The men ran a company called Wiseguy Tickets, and for years they had an inside track on some of the best seats in the house at many events. They scored about 1.5 million tickets after hiring Bulgarian programmers to build "a nationwide network of computers that impersonated individual visitors" on websites such as Ticketmaster, MLB.com and LiveNation, the U.S. Department of Justice (DoJ) said Thursday in a press release.

Kenneth Lowson, Kristofer Kirsch, and Joel Stevenson pleaded guilty to hacking and wire fraud charges Thursday in U.S. District Court for the District of New Jersey. Lowell and Kirsch face a maximum of five years in prison. Stevenson, who pleaded guilty to just one count of hacking, faces a year. They had been indicted in February and are now set to be sentenced on March 15, 2011.

A fourth Wiseguy Tickets partner, Chief Financial Officer Faisal Nadhi, is still at large, the DoJ said.

Their scheme was remarkably successful. When Bruce Springsteen and the E Street Band played Giants Stadium in July 2008, nearly half of the 440 general admission floor tickets were snatched up by the Wiseguy Tickets network.

The network would "flood vendors computers at the exact moment that event tickets went on sale," the DoJ said. With computerized CAPTCHA (Completely Automated Public Turing Test to Tell Computers and Humans Apart)-solving, the bots were able to complete transactions faster than any human, giving them an edge in snatching up tickets for the Major League Baseball playoffs, the Rose Bowl and many concerts.

They had to create shell corporations, register hundreds of fake Internet domains (one was stupidcellphone.com) and sign up for thousands of bogus e-mail addresses to make the scam work.

Wiseguy Tickets then resold the tickets to brokers, at a profit.

"These defendants made money by combining age-old fraud with new-age computer hacking," the DoJ said in its press release.

The company operated between 2002 and 2009, under names such as Wiseguys, Seats of San Francisco, Smaug, and Platinum Technologies.

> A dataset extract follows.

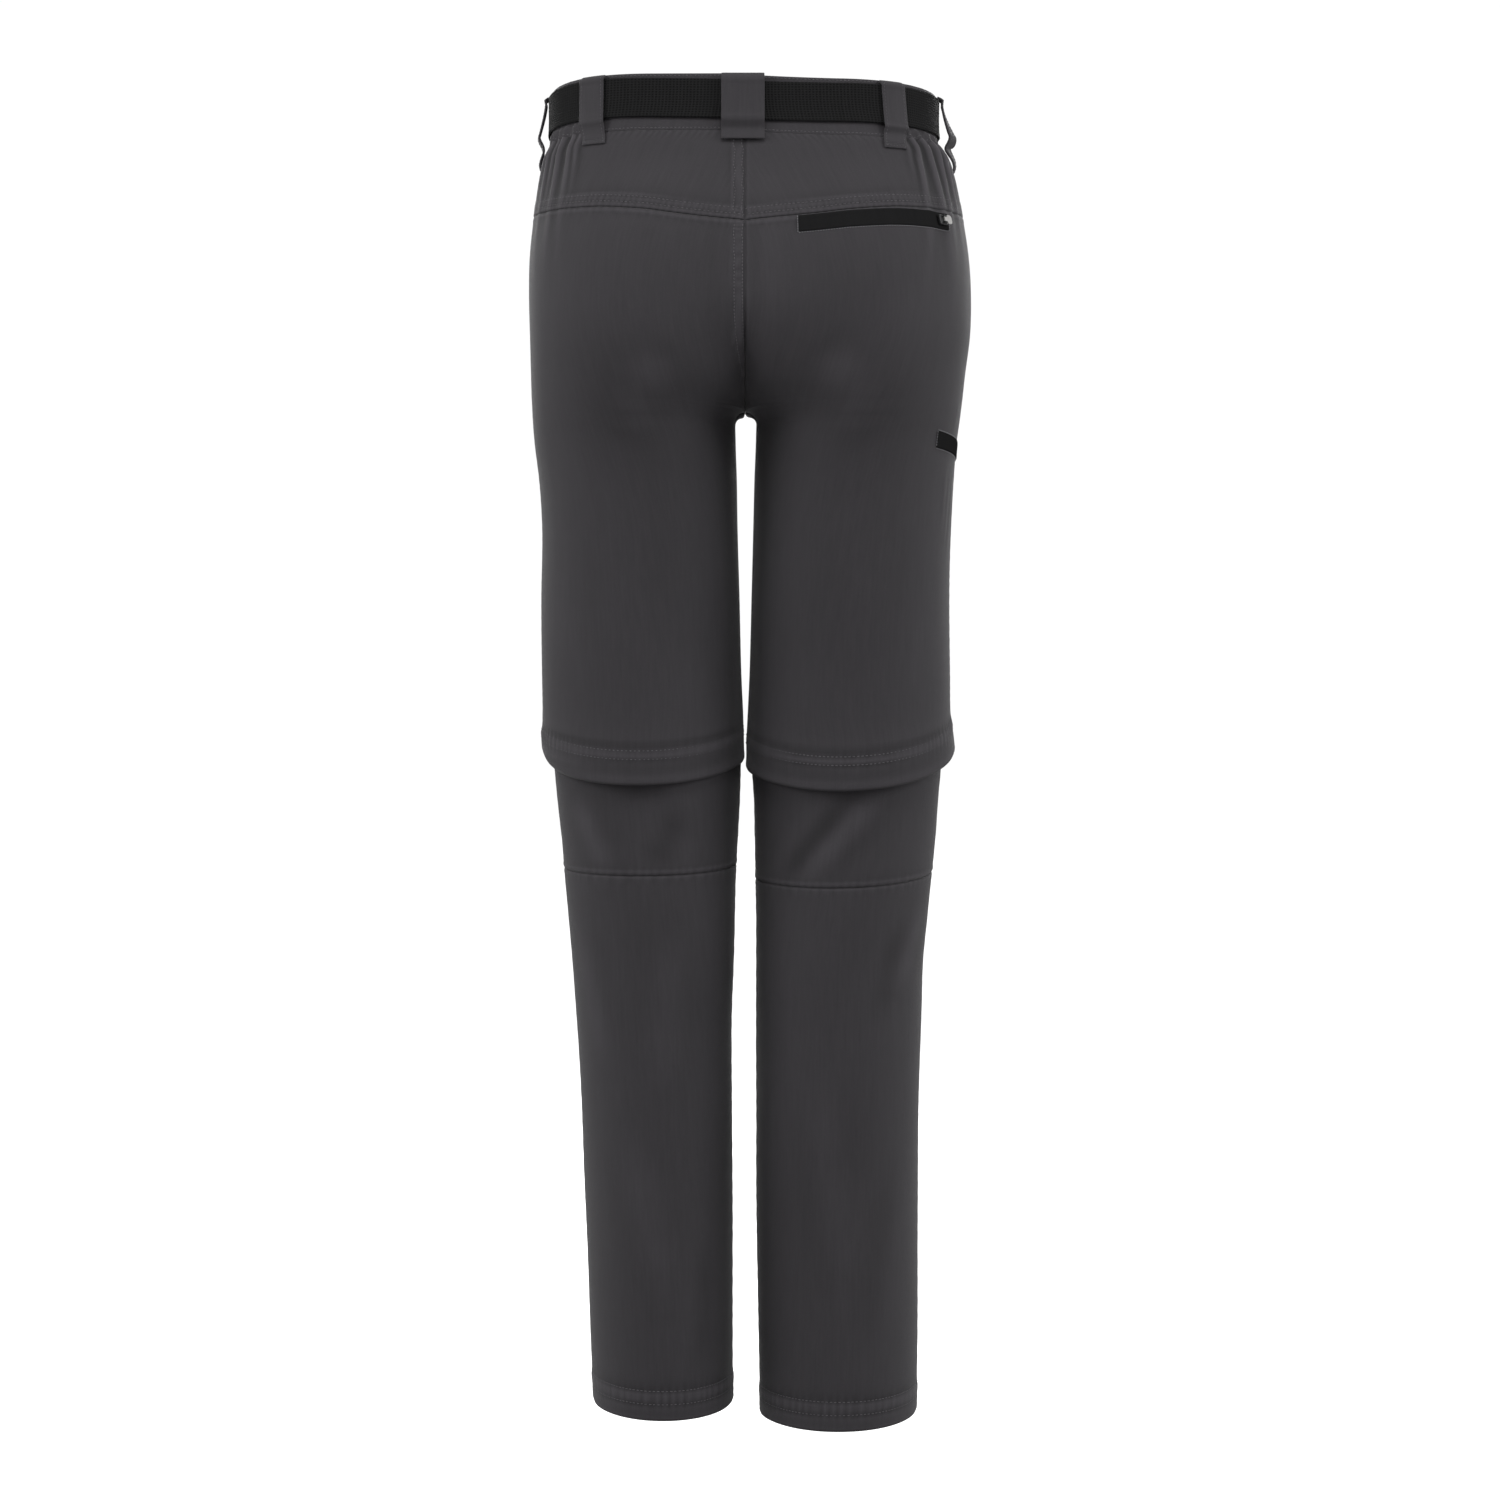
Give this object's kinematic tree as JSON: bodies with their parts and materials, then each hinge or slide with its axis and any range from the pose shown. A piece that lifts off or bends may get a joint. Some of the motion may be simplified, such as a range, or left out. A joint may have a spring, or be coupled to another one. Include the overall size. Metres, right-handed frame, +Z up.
{
  "type": "convertible zip-off trousers",
  "caption": "Hollow hiking trousers on an invisible standing figure, with lower legs that zip off under flaps, side elastic, webbing belt, belt loops and black pocket zips.",
  "frame": {"origin": "middle of the waist, level with the waistband's upper edge at the side seams, where the wearer holds it up", "axes": "+Z up, wearer's front faces -Y, wearer's left is +X"},
  "size_m": [0.344, 0.2518, 1.0272],
  "materials": {
    "cloth": "charcoal grey stretch woven cloth with a soft sheen",
    "webbing": "black woven belt webbing",
    "zip_tape": "black coated zip tape",
    "black_metal": "black lacquered metal",
    "bright_metal": "bright brushed metal"
  },
  "bodies": {
    "trousers": {"back_panel_left": "cloth", "back_panel_right": "cloth", "back_pocket_slider": "black_metal", "back_pocket_zip": "zip_tape", "back_yoke_left": "cloth", "back_yoke_right": "cloth", "belt": "webbing", "belt_buckle": "black_metal", "belt_loop_centre_back": "cloth", "belt_loop_front_left": "cloth", "belt_loop_front_right": "cloth", "belt_loop_rear_left": "cloth", "belt_loop_rear_right": "cloth", "belt_loop_side_left": "cloth", "belt_loop_side_right": "cloth", "fly_placket": "cloth", "front_panel_left": "cloth", "front_panel_right": "cloth", "knee_band_back_left": "cloth", "knee_band_back_right": "cloth", "knee_band_front_left": "cloth", "knee_band_front_right": "cloth", "leg_zip_left": "zip_tape", "leg_zip_right": "zip_tape", "lower_leg_back_left": "cloth", "lower_leg_back_right": "cloth", "lower_leg_front_left": "cloth", "lower_leg_front_right": "cloth", "thigh_pocket_slider": "black_metal", "thigh_pocket_zip": "zip_tape", "waist_snap": "black_metal", "waistband_back": "cloth", "waistband_front_left": "cloth", "waistband_front_right": "cloth"},
    "back_pull": {"back_pocket_pull": "bright_metal"},
    "thigh_pull": {"thigh_pocket_pull": "bright_metal"}
  },
  "joints": [
    {"name": "back_pull_hinge", "type": "hinge", "parent": "trousers", "child": "back_pull", "pos_m": [-0.1506, 0.09582, -0.10707], "axis": [-0.2013, 0.1466, -0.9685], "range_deg": [0, 165]},
    {"name": "thigh_pull_hinge", "type": "hinge", "parent": "trousers", "child": "thigh_pull", "pos_m": [-0.15757, -0.05484, -0.27902], "axis": [0.0729, 0.1086, -0.9914], "range_deg": [0, 165]}
  ]
}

The Bulgarian contractors used by Wiseguy Tickets were paid between $1,000 to $1,500 a month, the DoJ said in court filings.

The CAPTCHA test was designed to prevent this type of fraud from happening. It displays the distorted image of a word, designed to be unreadable by a computer, and asks the customer to prove that he is a human by reading it and typing in the correct work. But different CAPTCHA systems have been broken in the past by spammers and other Internet scammers.